“Nobody wins a tie score.”
In the crime drama Cry Vengeance former San Francisco policeman Vic Barron (Mark Stevens) is released from San Quentin after being framed by a gang of hoodlums. His three year sentence, and the fact that his wife and child were killed by a bomb meant for him–finds him thirsting for revenge.
Barron’s first act upon his release is to buy a gun, and then he hits his old haunts looking for information on the man he thinks is responsible for the deaths of his wife and child–Tino Morelli (Douglas Kennedy). He visits Lily (Joan Vohs) and learns that Tino is now living in Ketchikan, Alaska, and he follows the trail there.

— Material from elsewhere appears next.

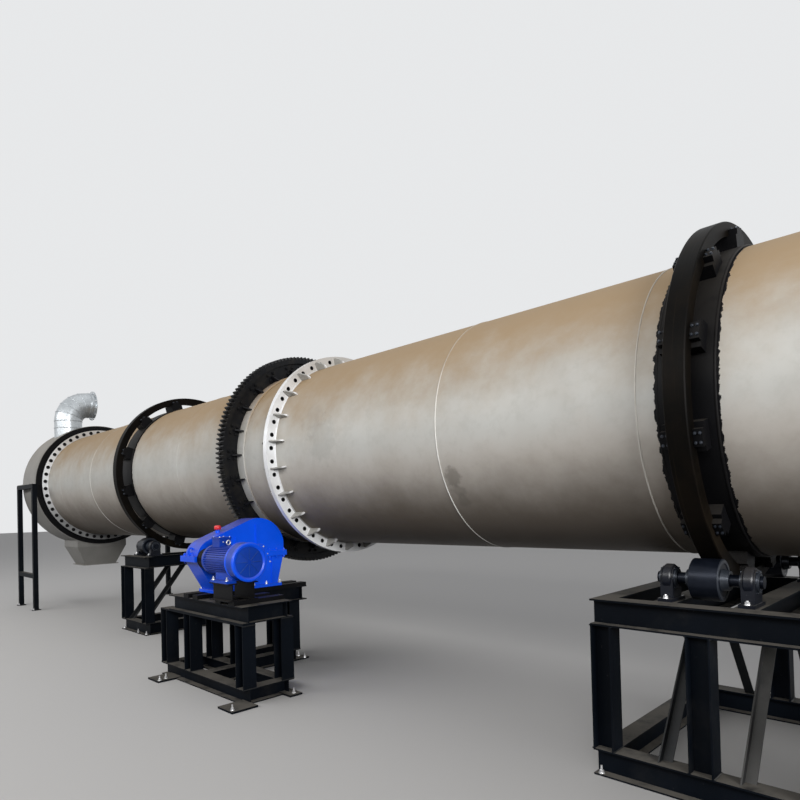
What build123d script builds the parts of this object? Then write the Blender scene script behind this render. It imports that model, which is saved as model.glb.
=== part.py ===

Cry Vengeance is touted as film noir, but it’s more a tale of revenge–and a rather dull lackluster one at that. The plot is old and tired and seems to go through the motions of the vengeful hunt with little conviction. Some areas of the plot remain muddy, and this combined with weak characterizations cause the film to fail. The film isn’t helped by the fact that the story begins with Barron’s release from jail. Without a glimpse of Barron’s life as a policeman, husband and father before his family was killed, we don’t feel the emotional impact of what he’s lost, and the entire frame-up charge that resulted in a jail sentence is vague. The absence of these elements–Barron’s emotional life before the deaths of his wife and child, and the frame that sent him to jail–essentially removes most of the tension and emotional interest from the film. Instead, we are left with stock characters that lack depth and individuality. Mark Stevens who plays Barron also directed the film, and while the plot has all the necessary hallmarks of the revenge tale, it failed to grip this viewer.